WHAT IS EXPECTED: Reproduce the lines below from the one that contains "obj.matrix_world = world" through the end, inclusive, and add nothing.
>>>
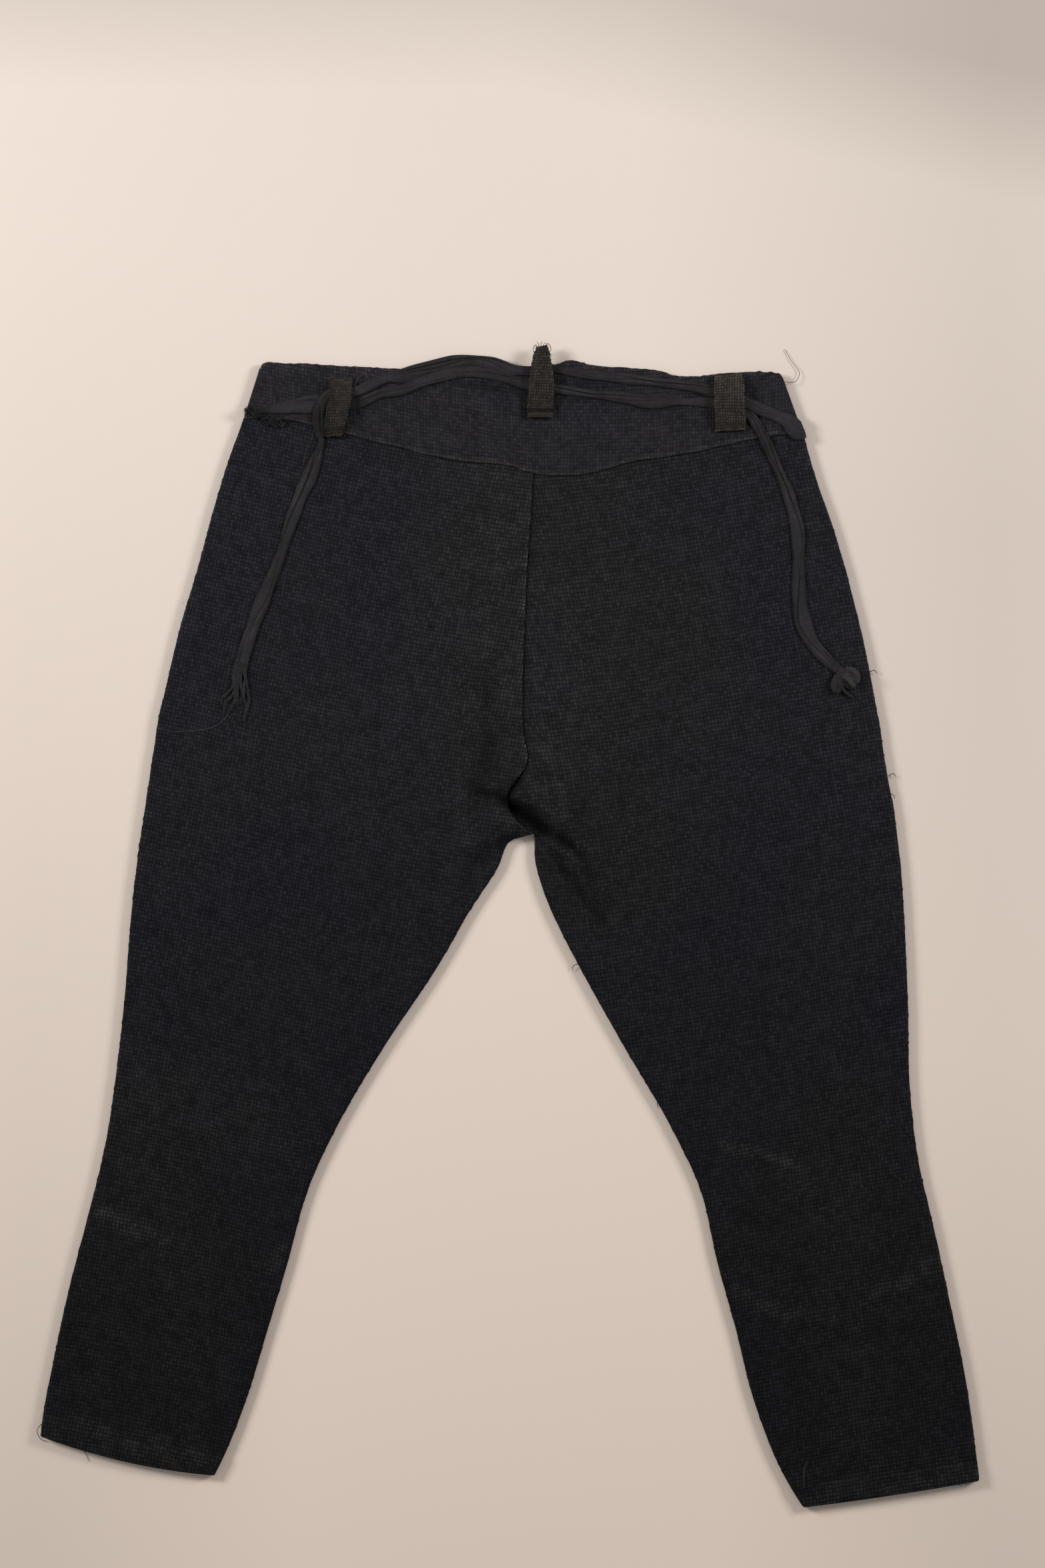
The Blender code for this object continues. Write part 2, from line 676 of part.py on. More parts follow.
def back_panel(name, side, material):
    """Back of one leg, from the yoke seam to the hem, with the folds beside the crotch."""
    rows = panel_rows(side)
    top_row = rows[0]
    hem_row = len(rows) - 2
    outside = []
    inside = []
    for number, row in enumerate(rows):
        width = math.dist(row.inner, row.outer)
        top_width = math.dist(top_row.inner, top_row.outer)
        rise = HEM_RISE if number >= hem_row else 0.0
        upper = []
        lower = []
        top_places = places(top_width, BACK_COLUMNS, BACK_SHARES, True)
        for place, top_place in zip(places(width, BACK_COLUMNS, BACK_SHARES, row.at_seam), top_places):
            fade = ease(0.0, FOLD_FADE, width - place.outside)
            if not row.at_seam:
                fade *= ease(0.0, FOLD_FADE, place.outside)
            shift = seam_shift(top_row, top_place.outside, number)
            x, y = along(row, place.outside)
            x, y = x + shift[0], y + shift[1]
            level = FLAT_TOP + fold_height(x, y) * fade
            upper.append((x, y, blend(BACK_EDGE, level + rise, place.level)))
            shift = seam_shift(top_row, top_place.inside, number)
            x, y = along(row, place.inside)
            lower.append((x + shift[0], y + shift[1], blend(BACK_EDGE, level - CLOTH, place.level)))
        outside.append(upper)
        inside.append(lower)
    return wall(name, outside, inside, material)


def front_rows(side):
    """Rows of a front panel: the same outline, with a straight centre seam up to the waist."""
    waist = YOKE[0] if side < 0 else YOKE[-1]
    corner = (waist.waist_x, waist.waist_y - FRONT_WAIST_DROP)
    middle = yoke_line(SEAT[0].seam_x)[0]
    top = (middle[0], middle[1] - FRONT_WAIST_DROP)
    crotch = (SEAT[-1].seam_x, SEAT[-1].seam_y)
    rows = [PanelRow((top[0] + side * SEAM_GAP / 2, top[1]), corner, True, 0.0)]
    for row in seat_rows():
        share = (top[1] - row[3]) / (top[1] - crotch[1])
        x, y = blend_points(top, crotch, share)
        outer = tuple(row[0:2] if side < 0 else row[4:6])
        rows.append(PanelRow((x + side * SEAM_GAP / 2, y), outer, True, 0.0))
    return rows + leg_rows(side, rows[-1].outer, crotch)


def front_panel(name, side, material):
    """Front of one leg, which lies flat on the surface under the back."""
    outside = []
    inside = []
    for row in front_rows(side):
        width = math.dist(row.inner, row.outer)
        lower = []
        upper = []
        for place in places(width, FRONT_COLUMNS, FRONT_SHARES, row.at_seam):
            lower.append((*along(row, place.outside), blend(FRONT_EDGE, 0.0, place.level)))
            upper.append((*along(row, place.inside), blend(FRONT_EDGE, CLOTH, place.level)))
        outside.append(lower)
        inside.append(upper)
    return wall(name, outside, inside, material)


def yoke_columns():
    """Places of the yoke's columns along its seam, the same as the top rows of the panels."""
    columns = []
    for side in (-1, 1):
        row = panel_rows(side)[0]
        width = math.dist(row.inner, row.outer)
        found = places(width, BACK_COLUMNS, BACK_SHARES, True)[2:]
        spots = [(along(row, p.outside)[0], along(row, p.inside)[0], p.level) for p in found]
        if side < 0:
            spots.reverse()
        columns += spots
        if side < 0:
            columns.append((SEAT[0].seam_x, SEAT[0].seam_x, 1.0))
    return columns


def back_yoke(material):
    """The curved yoke across the back of the waist, rolled over at both sides."""
    outside = []
    inside = []
    for outside_x, inside_x, level in yoke_columns():
        upper = []
        lower = []
        for layer, x in ((upper, outside_x), (lower, inside_x)):
            waist, seam = yoke_line(x)
            height = math.dist(waist, seam)
            start = (SEAM_GAP / 2) / height
            shares = [start, YOKE_TURNING / height, (YOKE_TURNING + TURNING_FALL) / height]
            for share in shares + list(YOKE_HEIGHTS):
                place = blend_points(seam, waist, share)
                top = FLAT_TOP + yoke_rise(share * height)
                surface = top if layer is upper else FLAT_TOP - CLOTH
                layer.append((*place, blend(BACK_EDGE, surface, level)))
        outside.append(upper)
        inside.append(lower)
    return wall("back_yoke", outside, inside, material)


def belt_loop(name, table, material):
    """A strip of doubled cloth sewn to the yoke, arched over the ties."""
    rows = dense_rows([list(row) for row in table], [LOOP_STEPS] * len(table))
    outside = []
    inside = []
    for row in rows:
        left, right, lift = row[0:2], row[2:4], row[4]
        upper = []
        lower = []
        ground = max(highest_near(*left, TIE_REACH), highest_near(*right, TIE_REACH))
        for column in range(LOOP_COLUMNS):
            share = column / (LOOP_COLUMNS - 1)
            place = blend_points(left, right, share)
            base = ground + SEAM_GAP + lift
            crown = LOOP_CROWN * 4.0 * share * (1.0 - share)
            upper.append((*place, base + LOOP_CLOTH + crown))
            lower.append((*place, base))
        outside.append(upper)
        inside.append(lower)
    return wall(name, outside, inside, material)


def tie_stations(table):
    """Middle points and widths along a tie, about a tie's width apart."""
    numbers = [list(point) for point in table]
    steps = [max(1, round(math.dist(a[:2], b[:2]) / TIE_STEP)) for a, b in zip(table, table[1:])]
    stations = []
    for x, y, width, lift in dense_rows(numbers, steps):
        height = highest_near(x, y, TIE_REACH) + TIE_CLEARANCE + TAPE / 2 + lift
        stations.append(((x, y, height), width))
    return stations


def tie_section(before, middle, after, width):
    """The six corners of a flat tape across its run."""
    run = [b - a for a, b in zip(before, after)]
    length = math.sqrt(sum(value * value for value in run))
    run = [value / length for value in run]
    level = math.hypot(run[0], run[1])
    across = (run[1] / level, -run[0] / level, 0.0)
    normal = (-across[1] * run[2], across[0] * run[2], across[1] * run[0] - across[0] * run[1])
    half = width / 2
    flat = half - TIE_BEVEL
    corners = [(-half, 0.0), (-flat, TAPE / 2), (flat, TAPE / 2), (half, 0.0)]
    corners += [(flat, -TAPE / 2), (-flat, -TAPE / 2)]
    return [tuple(m + a * s + n * t for m, a, n in zip(middle, across, normal)) for s, t in corners]


def sweep_tape(name, stations, material):
    """A flat tape through the stations, closed at both ends."""
    middles = [station[0] for station in stations]
    points = []
    last = len(stations) - 1
    for at, (middle, width) in enumerate(stations):
        before = middles[max(at - 1, 0)]
        after = middles[min(at + 1, last)]
        points += tie_section(before, middle, after, width)
    corners = 6
    faces = [list(range(corners)), [last * corners + corner for corner in reversed(range(corners))]]
    for at in range(last):
        for corner in range(corners):
            beside = (corner + 1) % corners
            here = at * corners
            there = here + corners
            faces.append([here + corner, here + beside, there + beside, there + corner])
    return finish(name, points, faces, material)


def long_tie(material):
    """The tie that comes round the right side edge and ends frayed on the left."""
    waist, seam = yoke_line(YOKE[-1].seam_x)
    length = math.dist(waist, seam)
    edge = blend_points(seam, waist, WRAP_HEIGHT / length)
    outward = ((waist[1] - seam[1]) / length, (seam[0] - waist[0]) / length)
    wrapped = []
    for point in EDGE_WRAP:
        place = (edge[0] + outward[0] * point.out, edge[1] + outward[1] * point.out, point.height)
        wrapped.append((place, WRAP_WIDTH))
    return sweep_tape("waist_tie_long", wrapped + tie_stations(LONG_TIE), material)


def short_tie(material):
    """The tie that starts as a torn stub on the left and ends in a knot on the right."""
    return sweep_tape("waist_tie_short", tie_stations(SHORT_TIE), material)


def torn_end(name, start, direction, length, width, locks, material):
    """A short backing across the end of a tape, with tapering locks that part from each other."""
    count = len(locks)
    across = (-direction[1], direction[0])
    base = highest_near(*start, TIE_REACH) + TIE_CLEARANCE
    points = []
    for distance in (0.0, length):
        for index in range(count + 1):
            offset = width * (index / count - 0.5)
            x = start[0] + direction[0] * distance + across[0] * offset
            y = start[1] + direction[1] * distance + across[1] * offset
            points.append((x, y, base + TAPE))
            points.append((x, y, base))
    row = 2 * (count + 1)
    faces = []
    for index in range(count):
        here = 2 * index
        faces.append([here, here + 2, here + 2 + row, here + row])
        faces.append([here + 1, here + 3, here + 3 + row, here + 1 + row])
        faces.append([here, here + 1, here + 3, here + 2])
    faces.append([0, 1, 1 + row, row])
    faces.append([row - 2, row - 1, 2 * row - 1, 2 * row - 2])
    for index, lock in enumerate(locks):
        root = row + 2 * index
        ring = [root, root + 2, root + 3, root + 1]
        stops = [(lock.bend_x, lock.bend_y, lock.width), (lock.tip_x, lock.tip_y, LOCK_TIP)]
        for x, y, size in stops:
            half = size / 2
            first = len(points)
            spread = [(-half, LOCK_THICKNESS), (half, LOCK_THICKNESS), (half, 0.0), (-half, 0.0)]
            points += [(x + across[0] * s, y + across[1] * s, base + h) for s, h in spread]
            following = [first, first + 1, first + 2, first + 3]
            for side in range(4):
                beside = (side + 1) % 4
                faces.append([ring[side], ring[beside], following[beside], following[side]])
            ring = following
        faces.append(ring)
    return finish(name, points, faces, material)


def fray(material):
    """Frayed end of the long tie."""
    before, end = LONG_TIE[-2], LONG_TIE[-1]
    run = (end.x - before.x, end.y - before.y)
    length = math.hypot(*run)
    direction = (run[0] / length, run[1] / length)
    start = (end.x + direction[0] * SEAM_GAP, end.y + direction[1] * SEAM_GAP)
    return torn_end("waist_tie_fray", start, direction, FRAY_LENGTH, FRAY_WIDTH, FRAY_LOCKS, material)


def tuft(material):
    """Torn threads under the stub of the short tie."""
    return torn_end("waist_tie_tuft", TUFT_START, (0.0, -1.0), TUFT_LENGTH, TUFT_WIDTH, TUFT_LOCKS, material)


def knot_lobe(name, lobe, material):
    """One rounded lobe of the knot, lying on the back."""
    base = highest_near(lobe.x, lobe.y, TIE_REACH) + TIE_CLEARANCE
    shape = bmesh.new()
    bmesh.ops.create_uvsphere(shape, u_segments=KNOT_SEGMENTS, v_segments=KNOT_RINGS, radius=1.0)
    turn = math.radians(lobe.turn)
    points = []
    for vertex in shape.verts:
        a = vertex.co.x * lobe.half_length
        b = vertex.co.y * lobe.half_width
        x = lobe.x + a * math.cos(turn) - b * math.sin(turn)
        y = lobe.y + a * math.sin(turn) + b * math.cos(turn)
        points.append((x, y, base + lobe.half_height * (1.0 + vertex.co.z)))
    faces = [[vertex.index for vertex in face.verts] for face in shape.faces]
    shape.free()
    return finish(name, points, faces, material)


def knot(material):
    """The knot at the end of the short tie: three lobes joined into one lump."""
    lobes = [knot_lobe("waist_tie_knot", KNOT_LOBES[0], material)]
    for lobe in KNOT_LOBES[1:]:
        guide = knot_lobe(lobe.name.replace(" ", "_"), lobe, material)
        guide.hide_render = True
        guide.display_type = "WIRE"
        union = lobes[0].modifiers.new(lobe.name, "BOOLEAN")
        union.operation = "UNION"
        union.solver = "EXACT"
        union.object = guide
    return lobes[0]


def main():
    clear_scene()
    breeches_cloth = cloth_material("breeches_cloth", (0.017, 0.016, 0.019), 0.92)
    loop_cloth = cloth_material("loop_cloth", (0.031, 0.026, 0.024), 0.92)
    tie_tape = cloth_material("tie_tape", (0.019, 0.018, 0.023), 0.85)
    for name, side in (("left", -1), ("right", 1)):
        front_panel(f"front_panel_{name}", side, breeches_cloth)
        back_panel(f"back_panel_{name}", side, breeches_cloth)
    back_yoke(breeches_cloth)
    belt_loop("belt_loop_left", LEFT_LOOP, loop_cloth)
    belt_loop("belt_loop_centre", CENTRE_LOOP, loop_cloth)
    belt_loop("belt_loop_right", RIGHT_LOOP, loop_cloth)
    long_tie(tie_tape)
    short_tie(tie_tape)
    fray(tie_tape)
    tuft(tie_tape)
    knot(tie_tape)


main()
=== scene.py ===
"""The looks of a pair of knee breeches, laid flat on their front with the back up.

X runs to the right of the back view, Y from the hems to the waist, and Z up from the surface that they
lie on. The tables and the cloth's heights are in millimetres, and every mesh is scaled to metres.
"""

import logging
import math
from dataclasses import dataclass, field
from enum import Enum
from typing import Callable, NamedTuple, Sequence

import bmesh
import bpy
import numpy as np
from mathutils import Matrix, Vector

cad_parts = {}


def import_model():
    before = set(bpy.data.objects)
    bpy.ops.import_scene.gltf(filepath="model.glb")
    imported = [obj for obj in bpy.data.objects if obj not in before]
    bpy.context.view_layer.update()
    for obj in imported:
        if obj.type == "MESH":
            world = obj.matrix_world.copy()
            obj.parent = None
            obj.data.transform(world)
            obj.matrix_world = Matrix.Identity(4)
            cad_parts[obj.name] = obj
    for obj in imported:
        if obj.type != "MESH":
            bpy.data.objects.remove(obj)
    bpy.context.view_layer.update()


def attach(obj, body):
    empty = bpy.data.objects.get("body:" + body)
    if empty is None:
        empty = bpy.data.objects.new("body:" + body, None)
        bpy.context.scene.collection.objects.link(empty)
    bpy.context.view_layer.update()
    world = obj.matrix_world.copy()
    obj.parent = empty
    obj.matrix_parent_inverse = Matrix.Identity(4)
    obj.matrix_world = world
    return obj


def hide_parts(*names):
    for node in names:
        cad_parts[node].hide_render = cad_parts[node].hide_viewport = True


Array = np.ndarray
Color = tuple[float, float, float]
LOG = logging.getLogger("breeches")

SCALE = 0.001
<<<
SOLUTION FOR THIS TASK:
    obj.matrix_world = world
    return obj


def hide_parts(*names):
    for node in names:
        cad_parts[node].hide_render = cad_parts[node].hide_viewport = True


Array = np.ndarray
Color = tuple[float, float, float]
LOG = logging.getLogger("breeches")

SCALE = 0.001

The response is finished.